Des Moines, Iowa (CNN)Ground zero for the grassroots effort here to persuade Elizabeth Warren to run for president is headquartered in a small office park where a yard sign taped to a door is the only marker of the activity inside.
These people are REALLY ready for Warren
One recent weekday afternoon, about 20 volunteers gathered to strategize about how to convince their friends and neighbors -- and most importantly the Massachusetts senator -- that she needs to run for the Democratic presidential nomination.
"They say who's Warren?" retiree Gordon Rowe said about the reaction he receives when he talks up the Massachusetts senator. "They don't know who Elizabeth Warren is. I tell them they need to get involved, they are middle class too and they need representation."
It is the term "middle class" that is repeated time and time again when talking to Warren supporters: she understands the middle class, she represents the middle class, she will help rebuild the middle class. The belief that Warren is fighting for them on issues such as income inequality and regulating Wall Street is the driving force behind their effort to try and draft her into the race -- even though she repeatedly has dismissed it.
"We totally take Senator Warren at her word right now," said Blair Lawton, Iowa Field Director for the Run Warren Run campaign. "We know that right now she's not running and if she was, we wouldn't have a reason for a draft campaign like this. Really, me and my staff's goal everyday is to show her that she has got support all across the state and a path to victory."
That includes holding meetings to teach volunteers grassroots political techniques, setting up phone banks to call Iowa Democrats, and having Run Warren Run representatives attend small Democratic meetings across the state.
Beth Farvour, a Run Warren Run regional field director, attended one such meeting on a Saturday morning in Tipton. In the basement of the courthouse, Farvour staffed a table with literature and signs and addressed the 40 or so Cedar County Democrats to explain why she thinks the Massachusetts senator is the best candidate for the Democratic nomination. Farvour, who spoke before headliner Martin O'Malley appeared, was politely received as were the representatives trying to make similar cases for Sen. Bernie Sanders, I-Vermont, and former Secretary of State Hillary Clinton. It is still early in Iowa and Clinton is still the frontrunner.
The Run Warren Run campaign is being funded by Moveon.org, which has pledged to spend $1 million on the effort and Democracy for America, which has chipped in an additional $250,000. In Iowa, the campaign has eight staff, who travel the state promoting her candidacy. Run Warren Run also has staffers in New Hampshire.
At this time, Warren's supporters -- almost to a person -- will not address the unthinkable: that the Massachusetts senator will stand by her word and not run for the White House.
"I think we can get her in the race," said Katie Freerksen, a veterinarian technician, who started volunteering three months ago. "I think we are capable of it, because this has grown so much since I have gotten involved."
Toria Pinter, a law student who is on medical leave, said that she was drawn to Warren because of the senator's vocal call to lower the interest rates on student loans. Pinter said people should not misconstrue this campaign as anti-Clinton effort, but rather a pro-Warren movement.

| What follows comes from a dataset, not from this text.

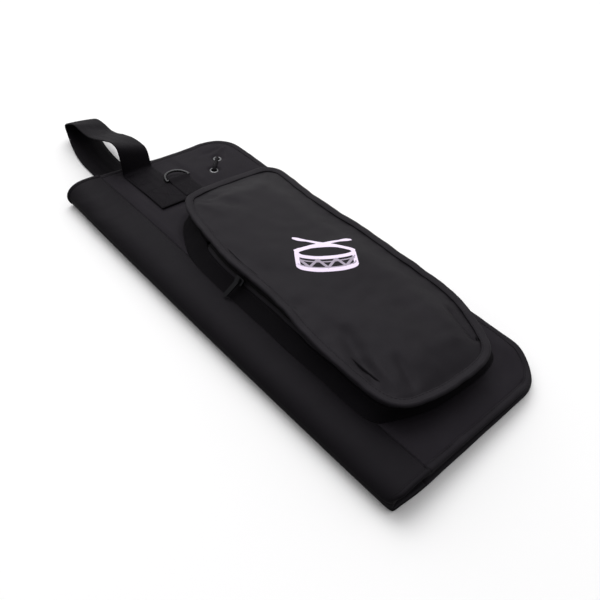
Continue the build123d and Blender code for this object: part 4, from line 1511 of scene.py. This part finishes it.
# ---------------------------------------------------- grommets, cord, knots
gob, wob_ = [], []
upn = np.array([SN, 0, CS])
for k, (gx, gy) in enumerate(GROM):
    o = FD(np.array([gx, gy, 0.0]))
    prof = [(2.55, -4.6), (2.55, -1.0), (2.62, 0.1), (2.9, 0.7), (3.5, 1.12), (4.2, 1.15), (4.9, 0.85), (5.4, 0.35),
            (5.45, 0.05), (4.6, -0.1), (3.6, -0.1), (3.15, -0.5), (3.12, -4.6)]
    gob.append(revolve("g", o, upn, prof, CHROME, 44))
    prof2 = [(3.2, -4.55), (3.3, -3.95), (4.2, -3.75), (5.2, -3.9), (5.45, -4.3), (5.0, -4.55), (4.0, -4.65)]
    wob_.append(revolve("w", o, upn, prof2, CHROME, 44))
ob = join("grommet_rings", gob)
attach(ob, "front_half")
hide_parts("grommets")
ob = join("grommet_back_washers", wob_)
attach(ob, "front_half")
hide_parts("grommet_washers")
(g1x, g1y), (g2x, g2y) = GROM
cp = [(g1x, g1y, -5.2), (g1x, g1y, -2.0), (g1x + 0.1, g1y + 0.1, 1.4), (g1x + 2.4, g1y + 2.4, 3.5), (g1x + 6.5, g1y + 6.5, 3.8),
      ((g1x + g2x) / 2, (g1y + g2y) / 2, 3.3), (g2x - 6.5, g2y - 6.5, 3.8), (g2x - 2.4, g2y - 2.4, 3.5),
      (g2x - 0.1, g2y - 0.1, 1.4), (g2x, g2y, -2.0), (g2x, g2y, -5.2)]
cl = resample(catmull(np.array(cp), per=8), step=0.8)
ob = tube("hanging_cord_braid", FD(cl), 1.9, CORD, sides=16, up=(0.5, 0.5, 0.3))
# braid relief
me = ob.data
me.update()
cc = FD(cl)
for v in me.vertices:
    i, j = v.index // 16, v.index % 16
    if i < len(cc):
        cvec = Vector(cc[i] * MM)
        d = v.co - cvec
        ph = i * 0.8 / 2.2 * 2 * math.pi
        k = 1 + 0.055 * (math.sin(ph + j * math.pi / 4) * math.sin(ph - j * math.pi / 4) * 2)
        v.co = cvec + d * k
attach(ob, "front_half")
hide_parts("hanging_cord")
kn = []
for k, (gx, gy) in enumerate(GROM):
    a = np.linspace(0, 2 * math.pi, 72, endpoint=False)
    x = (np.sin(a) + 2 * np.sin(2 * a)) * 0.72
    y = (np.cos(a) - 2 * np.cos(2 * a)) * 0.72
    z = -np.sin(3 * a) * 0.95
    P = FD(np.column_stack([gx + x, gy + y, -6.75 + z * 0.75]))
    kn.append(tube("k", P, 1.05, CORD, sides=10, closed=True))
ob = join("cord_end_knots", kn)
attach(ob, "front_half")
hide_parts("cord_knots")

# --------------------------------------------- metal parts kept from the CAD
def finish_node(node, mat, bevel=0.25, seg=3):
    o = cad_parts[node]
    o.data.materials.clear()
    o.data.materials.append(mat)
    if bevel:
        mo = o.modifiers.new("edge", "BEVEL")
        mo.width = bevel * MM
        mo.segments = seg
        mo.limit_method = "ANGLE"
        mo.angle_limit = math.radians(35)
        mo.harden_normals = False
    return o


for node, mat, bv in (("d_ring", RINGM, 0), ("pocket_slider", BLACKM, 0.3), ("pocket_pull", PULLM, 0.3),
                      ("main_slider_handle_end", BLACKM, 0.3), ("main_slider_foot_end", BLACKM, 0.3),
                      ("main_pull_handle_end", PULLM, 0.3), ("main_pull_foot_end", PULLM, 0.3)):
    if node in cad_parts:
        finish_node(node, mat, bv)

# -------------------------------------------------------- floor and light
floor_me = bpy.data.meshes.new("floor")
floor_me.from_pydata([(-6, -6, -0.0006), (6, -6, -0.0006), (6, 6, -0.0006), (-6, 6, -0.0006)], [], [[0, 1, 2, 3]])
floor = bpy.data.objects.new("floor", floor_me)
scene.collection.objects.link(floor)
fm = Mat("floor_paper")
nf = fm.noise(fm.coord("Object"), 3.0, 2.0)
fm.put(fm.b.inputs["Base Color"], fm.ramp(nf, [(0.0, (0.93, 0.93, 0.93)), (1.0, (0.95, 0.95, 0.95))]))
fm.b.inputs["Roughness"].default_value = 0.9
fm.b.inputs["Specular IOR Level"].default_value = 0.1
floor_me.materials.append(fm.mat)

world = bpy.data.worlds.new("studio") if scene.world is None else scene.world
scene.world = world
world.use_nodes = True
wt = world.node_tree
wt.nodes.clear()
w_out = wt.nodes.new("ShaderNodeOutputWorld")
bg = wt.nodes.new("ShaderNodeBackground")
tc = wt.nodes.new("ShaderNodeTexCoord")
dot = wt.nodes.new("ShaderNodeVectorMath")
dot.operation = "DOT_PRODUCT"
dot.inputs[1].default_value = (0.38, 0.52, 0.765)
cr = wt.nodes.new("ShaderNodeValToRGB")
mr = wt.nodes.new("ShaderNodeMath")
mr.operation = "MULTIPLY_ADD"
mr.inputs[1].default_value = 0.5
mr.inputs[2].default_value = 0.5
wt.links.new(tc.outputs["Generated"], dot.inputs[0])
wt.links.new(dot.outputs["Value"], mr.inputs[0])
wt.links.new(mr.outputs[0], cr.inputs[0])
els = cr.color_ramp.elements
els[0].position = 0.0
els[0].color = (0.15, 0.15, 0.15, 1)
els[1].position = 1.0
els[1].color = (1.28, 1.27, 1.28, 1)
for pos_, v in ((0.42, 0.18), (0.56, 0.27), (0.72, 0.43), (0.88, 0.66), (0.94, 0.80), (0.975, 1.0)):
    e = els.new(pos_)
    e.color = (v, v * 0.995, v, 1)
wt.links.new(cr.outputs[0], bg.inputs[0])
bg.inputs[1].default_value = 1.5
wt.links.new(bg.outputs[0], w_out.inputs[0])
floor.visible_diffuse = False
floor.visible_glossy = False


def area(name, loc, target, size, power, size_y=None, color=(1, 1, 1)):
    ld = bpy.data.lights.new(name, "AREA")
    ld.energy = power
    ld.shape = "RECTANGLE"
    ld.size = size
    ld.size_y = size_y or size
    ld.color = color
    lo = bpy.data.objects.new(name, ld)
    lo.location = loc
    d = Vector(target) - Vector(loc)
    lo.rotation_euler = d.to_track_quat("-Z", "Y").to_euler()
    scene.collection.objects.link(lo)
    return lo


area("soft_back", (0.30, 0.75, 1.6), (0, 0.0, 0), 1.4, 12, 1.2)

scene.view_settings.view_transform = "Standard"
scene.view_settings.look = "None"
scene.view_settings.exposure = 0.0
scene.view_settings.gamma = 1.0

"The campaign is not about Clinton," she said. "That's not what we are here to talk about. We are here to talk about Warren and how important she is to us. Because she embodies the ideals and issues that are important to us at the end of the day."
Lawton said even if Warren decides not to run, he believes there are some long-term benefits from this campaign including "putting a big investment into the progressive community."
"I am confident every day if we do our job we get her to enter this race," he said. "But also, you know, other goals, as well, on top of getting her to run: I want to make sure every time a campaign comes in we are leaving the community in a better place. So really what we are doing right now, by getting volunteers involved and training them we are really helping to build the progressive movement across the state of Iowa."